▸ **Supplied data**:

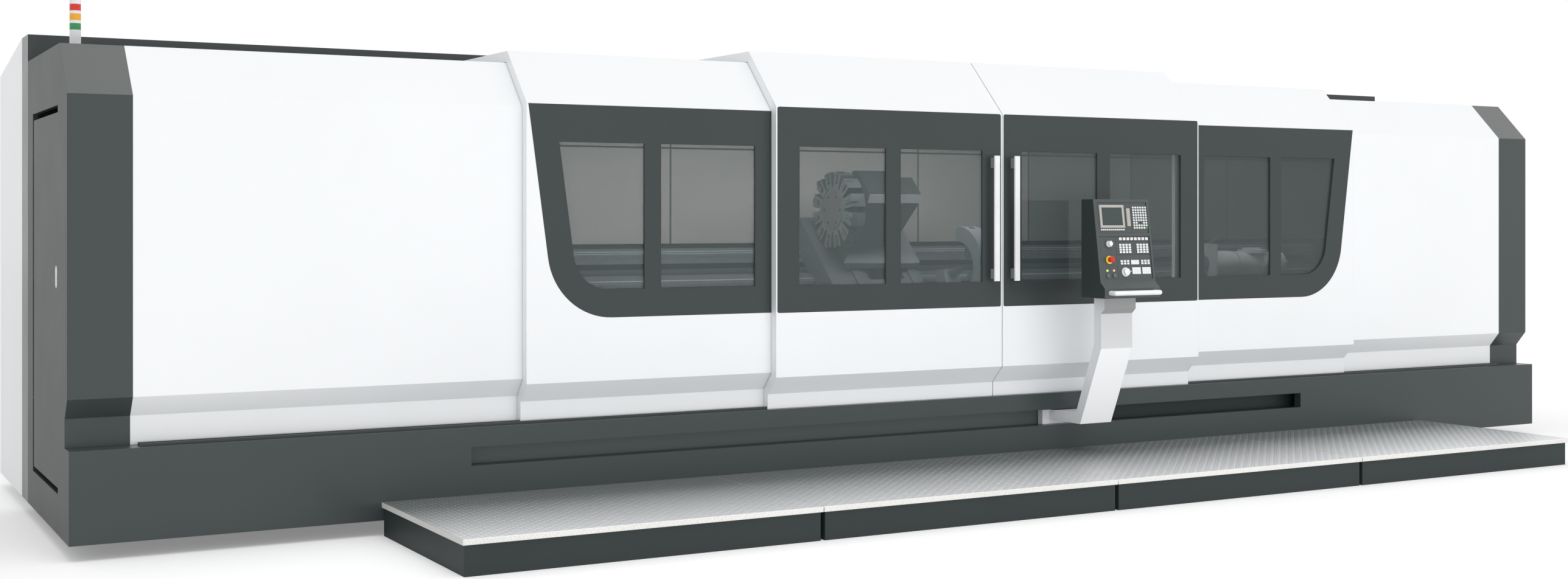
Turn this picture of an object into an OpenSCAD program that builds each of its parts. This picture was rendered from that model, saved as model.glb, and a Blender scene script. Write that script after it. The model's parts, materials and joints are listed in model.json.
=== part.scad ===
// Long CNC turning lathe with a slant bed, sliding guard doors and an operator platform.
// Millimetres, +Z up. X runs along the spindle from the left end, Y runs away from the operator.
// The whole machine is placed with the middle of its footprint at the origin, floor at Z = 0.

/* [Base] */
// Gap between the floor and the underside of the base
floor_gap = 80; // [60:5:120]
// Height of the base casing
base_h = 450; // [440:5:470]
// Depth of the base casing, front to back
base_d = 1532; // [1525:1:1560]
// Thickness of the front apron
apron_t = 60; // [50:1:70]
// Thickness of the base floor plate
floor_t = 30; // [20:1:40]
// Thickness of the deck that carries the doors
deck_t = 30; // [20:1:40]
// Depth of that deck
deck_d = 200; // [190:1:220]
// Left end of the slot that the control arm runs in
slot_x = 1995; // [1955:10:2055]
// Length of the slot
slot_l = 5995; // [5955:10:6055]
// Height of the slot
slot_h = 98; // [90:1:100]
// Lower edge of the slot above the base underside
slot_rise = 248; // [244:1:252]

/* [Covers and doors] */
// Width of the dark end caps
cap_w = 300; // [295:1:305]
// Width of the left fixed cover, as seen
left_cover_w = 2003; // [1990:1:2015]
// Width of the right fixed cover, as seen
right_cover_w = 1587; // [1575:1:1600]
// Width of one middle door
inner_w = 1600; // [1590:1:1620]
// Width of one outer door, as seen
outer_w = 1500; // [1490:1:1510]
// How far an outer door reaches under its neighbour
tuck = 150; // [100:1:160]
// Thickness of every folded cover and door
sheet_t = 30; // [24:1:32]
// Front face of the fixed covers, back from the base front
cover_y = 60; // [60:1:70]
// How far each door layer stands in front of the one behind it
front_step = 60; // [56:1:64]
// Foot of the fixed covers, back from the base front
foot_y = 140; // [138:1:145]
// Step of each layer at the foot
foot_step = 50; // [46:1:50]
// Height above the deck where the lower bevel starts
bevel_rise = 142; // [130:1:150]
// Height of the lower bevel
bevel_h = 98; // [90:1:110]
// Height above the deck of the upper fold
fold_rise = 1705; // [1695:1:1715]
// Depth of the upper slope
slope_d = 248; // [240:1:256]
// Height of the upper slope
slope_h = 260; // [255:1:265]
// Step of each layer at the roof
roof_step = 63; // [61:1:66]
// Running gap of doors, slides and guides
run_gap = 0.3; // [0.3:0.05:0.5]

/* [Windows] */
// Thickness of the dark window frame
frame_t = 14; // [12:1:16]
// Thickness of the window pane
pane_t = 8; // [6:1:10]
// Lower edge of the dark frame above the deck
panel_rise = 561; // [550:1:575]
// Lower edge of the windows above the deck
window_rise = 716; // [700:1:730]
// Height of the windows
window_h = 806; // [790:1:815]
// Lean of the outer slanted edge, width per height
lean = 0.136; // [0.12:0.002:0.15]
// Radius of the large rounded corner of the frame
panel_r = 380; // [360:5:400]
// Radius of the large rounded corner of the window
window_r = 210; // [190:5:215]
// Size of the door handle bar across
handle_w = 37; // [34:1:42]
// Length of the door handle bar
handle_l = 770; // [700:10:800]
// Gap behind the door handle bar
handle_gap = 44; // [42:1:50]

/* [Cabinet] */
// Back of the rear cabinet, from the base front
cabinet_y = 2864; // [2800:10:2950]
// Height of the rear cabinet above the floor
cabinet_z = 2645; // [2640:5:2680]
// Depth of its dark front frame
frame_d = 257; // [240:1:270]
// Drop of its roof towards the back
roof_drop = 144; // [120:2:160]
// Thickness of the cabinet walls
wall_t = 20; // [16:1:24]

/* [Side and rear doors] */
// Height of the side door leaf
side_leaf_h = 1852; // [1800:1:1870]
// Width of the side door opening
side_open_w = 950; // [900:10:980]
// Thickness of a hinged leaf
leaf_t = 22; // [18:1:24]
// Radius of a hinge pin
pin_r = 5; // [4:0.5:6]
// Running clearance of a round fit, on the radius
fit = 0.05; // [0.02:0.01:0.1]

/* [Bed and spindle] */
// Spindle axis, back from the base front
axis_y = 670; // [660:5:680]
// Spindle axis above the floor
axis_z = 1312; // [1300:2:1320]
// Spindle axis above the slanted bed face
swing = 450; // [446:1:454]
// Left end of the bed
bed_x = 500; // [450:10:550]
// Free length between the right end of the bed and the end of the base
bed_end = 890; // [850:10:950]
// Height of the saddle ways above the bed face
way_h = 30; // [25:1:35]
// Width of the saddle ways
way_w = 65; // [60:1:70]
// Height of the tailstock ways
rail_h = 20; // [16:1:24]
// Radius of the chuck
chuck_r = 250; // [230:5:255]
// Length of the chuck
chuck_l = 160; // [150:1:170]
// Radius of the bore through the chuck
bar_r = 52; // [45:1:60]
// Radius of the feed screw
screw_r = 30; // [26:1:32]

/* [Turret and saddle] */
// Left side of the saddle
saddle_x = 4788; // [4773:5:4793]
// Width of the saddle
saddle_w = 720; // [710:2:722]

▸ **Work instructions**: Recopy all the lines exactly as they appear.

▸ **Reply**:
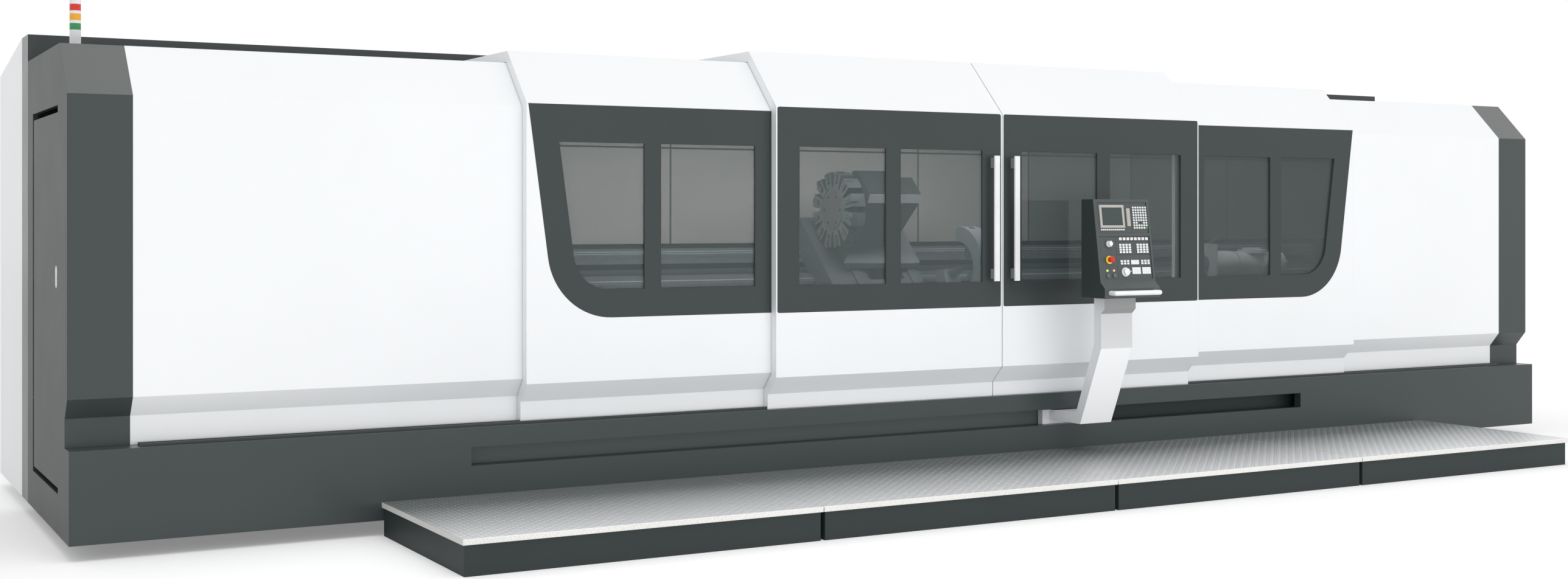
Turn this picture of an object into an OpenSCAD program that builds each of its parts. This picture was rendered from that model, saved as model.glb, and a Blender scene script. Write that script after it. The model's parts, materials and joints are listed in model.json.
=== part.scad ===
// Long CNC turning lathe with a slant bed, sliding guard doors and an operator platform.
// Millimetres, +Z up. X runs along the spindle from the left end, Y runs away from the operator.
// The whole machine is placed with the middle of its footprint at the origin, floor at Z = 0.

/* [Base] */
// Gap between the floor and the underside of the base
floor_gap = 80; // [60:5:120]
// Height of the base casing
base_h = 450; // [440:5:470]
// Depth of the base casing, front to back
base_d = 1532; // [1525:1:1560]
// Thickness of the front apron
apron_t = 60; // [50:1:70]
// Thickness of the base floor plate
floor_t = 30; // [20:1:40]
// Thickness of the deck that carries the doors
deck_t = 30; // [20:1:40]
// Depth of that deck
deck_d = 200; // [190:1:220]
// Left end of the slot that the control arm runs in
slot_x = 1995; // [1955:10:2055]
// Length of the slot
slot_l = 5995; // [5955:10:6055]
// Height of the slot
slot_h = 98; // [90:1:100]
// Lower edge of the slot above the base underside
slot_rise = 248; // [244:1:252]

/* [Covers and doors] */
// Width of the dark end caps
cap_w = 300; // [295:1:305]
// Width of the left fixed cover, as seen
left_cover_w = 2003; // [1990:1:2015]
// Width of the right fixed cover, as seen
right_cover_w = 1587; // [1575:1:1600]
// Width of one middle door
inner_w = 1600; // [1590:1:1620]
// Width of one outer door, as seen
outer_w = 1500; // [1490:1:1510]
// How far an outer door reaches under its neighbour
tuck = 150; // [100:1:160]
// Thickness of every folded cover and door
sheet_t = 30; // [24:1:32]
// Front face of the fixed covers, back from the base front
cover_y = 60; // [60:1:70]
// How far each door layer stands in front of the one behind it
front_step = 60; // [56:1:64]
// Foot of the fixed covers, back from the base front
foot_y = 140; // [138:1:145]
// Step of each layer at the foot
foot_step = 50; // [46:1:50]
// Height above the deck where the lower bevel starts
bevel_rise = 142; // [130:1:150]
// Height of the lower bevel
bevel_h = 98; // [90:1:110]
// Height above the deck of the upper fold
fold_rise = 1705; // [1695:1:1715]
// Depth of the upper slope
slope_d = 248; // [240:1:256]
// Height of the upper slope
slope_h = 260; // [255:1:265]
// Step of each layer at the roof
roof_step = 63; // [61:1:66]
// Running gap of doors, slides and guides
run_gap = 0.3; // [0.3:0.05:0.5]

/* [Windows] */
// Thickness of the dark window frame
frame_t = 14; // [12:1:16]
// Thickness of the window pane
pane_t = 8; // [6:1:10]
// Lower edge of the dark frame above the deck
panel_rise = 561; // [550:1:575]
// Lower edge of the windows above the deck
window_rise = 716; // [700:1:730]
// Height of the windows
window_h = 806; // [790:1:815]
// Lean of the outer slanted edge, width per height
lean = 0.136; // [0.12:0.002:0.15]
// Radius of the large rounded corner of the frame
panel_r = 380; // [360:5:400]
// Radius of the large rounded corner of the window
window_r = 210; // [190:5:215]
// Size of the door handle bar across
handle_w = 37; // [34:1:42]
// Length of the door handle bar
handle_l = 770; // [700:10:800]
// Gap behind the door handle bar
handle_gap = 44; // [42:1:50]

/* [Cabinet] */
// Back of the rear cabinet, from the base front
cabinet_y = 2864; // [2800:10:2950]
// Height of the rear cabinet above the floor
cabinet_z = 2645; // [2640:5:2680]
// Depth of its dark front frame
frame_d = 257; // [240:1:270]
// Drop of its roof towards the back
roof_drop = 144; // [120:2:160]
// Thickness of the cabinet walls
wall_t = 20; // [16:1:24]

/* [Side and rear doors] */
// Height of the side door leaf
side_leaf_h = 1852; // [1800:1:1870]
// Width of the side door opening
side_open_w = 950; // [900:10:980]
// Thickness of a hinged leaf
leaf_t = 22; // [18:1:24]
// Radius of a hinge pin
pin_r = 5; // [4:0.5:6]
// Running clearance of a round fit, on the radius
fit = 0.05; // [0.02:0.01:0.1]

/* [Bed and spindle] */
// Spindle axis, back from the base front
axis_y = 670; // [660:5:680]
// Spindle axis above the floor
axis_z = 1312; // [1300:2:1320]
// Spindle axis above the slanted bed face
swing = 450; // [446:1:454]
// Left end of the bed
bed_x = 500; // [450:10:550]
// Free length between the right end of the bed and the end of the base
bed_end = 890; // [850:10:950]
// Height of the saddle ways above the bed face
way_h = 30; // [25:1:35]
// Width of the saddle ways
way_w = 65; // [60:1:70]
// Height of the tailstock ways
rail_h = 20; // [16:1:24]
// Radius of the chuck
chuck_r = 250; // [230:5:255]
// Length of the chuck
chuck_l = 160; // [150:1:170]
// Radius of the bore through the chuck
bar_r = 52; // [45:1:60]
// Radius of the feed screw
screw_r = 30; // [26:1:32]

/* [Turret and saddle] */
// Left side of the saddle
saddle_x = 4788; // [4773:5:4793]
// Width of the saddle
saddle_w = 720; // [710:2:722]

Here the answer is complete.